Lorsque les Français reviennent du Népal en 1955 avec la première du Makalu (8 485 mètres) dans la besace, il reste encore sept 8 000 vierges. Mais le chef d’expédition Jean Franco et le patron du comité de l’Himalaya Lucien Devies veulent voir plus loin, et réfléchissent à des ouvertures à haut niveau technique en Himalaya. Jean Franco jette son dévolu sur le Jannu, 7 711 mètres. Il envoie en reconnaissance Guido Magnone, Jean Bouvier et Pierre Leroux en octobre 1957, puis sort l’artillerie lourde en 1959, en sélectionnant en plus dans son équipe l’illustre Lionel Terray ainsi que deux petits jeunes qui montent (plutôt bien d’ailleurs) : René Desmaison et Robert Paragot.

La noria de camps d’altitude se met en place le long de l’arête sud, des passages d’une difficulté extrême pour l’époque sont équipés de plus d’un kilomètres et demi de cordes fixes. Mais le 12 mai au camp VI, au moment de lancer l’assaut final, Jean Franco est atteint d’ophtalmie. Magnone et Paragot renoncent à 300 mètres du sommet pour ramener leur chef sain et sauf, et quand Lionel Terray termine Les conquérants de l’inutile en 1961, son best-seller s’achève en cliffhanger sur cette tentative, sans qu’on sache ce qu’il advient du Kumbhakarna.

Le Grenoblois écrit la suite de l’histoire dès l’année suivante, sur ce qu’il estime être « le plus hardi des grands sommets que les convulsions de la Terre aient jeté vers le ciel ». L’expédition française de 1962, avec Terray aux manettes, parvient à terminer sa voie technique sur l’arête sud. Et le 27 avril, Paul Keller, René Desmaison, Robert Paragot et Gyalzen Mitchung Sherpa parviennent sur la crête sommitale, à califourchon sur un sommet trop effilé pour y tenir debout. Les six autres grimpeurs de l’expédition (dont le Pyrénéiste Jean Ravier) et le Sherpa Wangdi passent aussi par la cime le lendemain. Même Terray, avec six côtes cassées dans une mauvaise chute en falaise deux mois avant le départ, surmonte sa douleur pour aller s’asseoir sur l’arête tant convoitée et entériner la plus difficile ascension jamais réussie à une telle altitude.

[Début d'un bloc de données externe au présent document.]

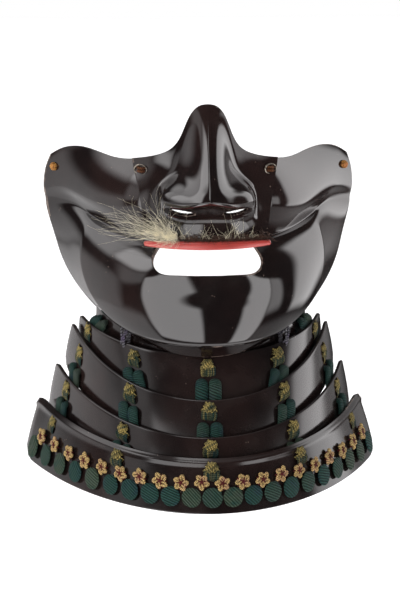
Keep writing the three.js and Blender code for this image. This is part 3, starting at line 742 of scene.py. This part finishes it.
class GUARD_OT_finishes(bpy.types.Operator):
    """Makes the lacquers, silks and hair"""

    bl_idname = "guard.finishes"
    bl_label = "Finishes"

    def execute(self, context):
        colours = context.scene.guard_colours
        age_group()
        braid_group()
        brown = [c * 1.9 + add for c, add in zip(colours.lacquer, (0.006, 0.002, 0.001))]
        lacquer_material("Black lacquer", colours.lacquer, brown, LACQUER_WORN, 0.055, 1.0, 1.0)
        lacquer_material("Throat lacquer", colours.lacquer, brown, LACQUER_WORN, 0.15, 1.0, 1.3, 0.36)
        lacquer_material("Inner lacquer", colours.inner_lacquer, (0.11, 0.012, 0.01),
                         (0.05, 0.03, 0.025), 0.30, 0.6, 1.0)
        rim_wear_and_highlight_material("Worn rim and painted highlight", colours.lacquer, (0.30, 0.235, 0.19))
        lacquer_material("Red lacquer", colours.lip, (0.42, 0.05, 0.04), (0.10, 0.03, 0.02), 0.30, 0.25, 1.0)
        green = (colours.silk, colours.worn_silk)
        silk_material("Green silk", *green, 1.5, strands=24, slant=5, lanes=1, relief=1.0, groove_shade=0.2)
        silk_material("Knot silk", *green, 1.2, strands=9, slant=1, lanes=1)
        silk_material("Hem silk", *green, 1.7, strands=6.2, slant=4.2, lanes=1, relief=1.0, groove_shade=0.3)
        silk_material("Gold silk", colours.gold, (0.30, 0.10, 0.04), 1.25, strands=12, slant=1, lanes=1)
        # partly painted shade: this dark red also darkens the spaces between the gold knots' loops
        silk_material("Dark red silk and painted shade", (0.11, 0.012, 0.012), (0.1, 0.02, 0.02), 1.3, wear_mark=False)
        silk_material("Orange silk", (0.62, 0.29, 0.07), (0.7, 0.5, 0.3), 1.2, strands=14, wear_mark=False)
        silk_material("Brown silk", (0.11, 0.04, 0.015), (0.3, 0.2, 0.1), 1.3, strands=14, wear_mark=False)
        silk_material("Grey silk", (0.085, 0.082, 0.092), (0.3, 0.3, 0.3), 1.6, strands=26, slant=1,
                      lanes=1, wear_mark=False)
        metal_material("Old metal", (0.34, 0.30, 0.25))
        hair_material("Cream hair", colours.hair)
        hair_material("Dark hair", (0.075, 0.034, 0.02))
        return {"FINISHED"}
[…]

Bataille pour le Jannu, le film de l’ascension, signé René Vernadet, impressionne mais fait peu d’émules. La sentinelle du Kangch, malgré sa réputation d’esthétique et de technicité, reste tranquille jusqu’en 1974. Une expédition japonaise vient alors glaner la deuxième ascension, toujours par l’arête sud, toujours en style lourd, toujours avec de l’oxygène. Yukihiro Ichikawa et Soji Obara atteignent le sommet le 18 mai peu après 17 heures, mais doivent endurer une descente effroyable de nuit dans les passages les plus techniques, alors que leurs bouteilles d’oxygène sont épuisées.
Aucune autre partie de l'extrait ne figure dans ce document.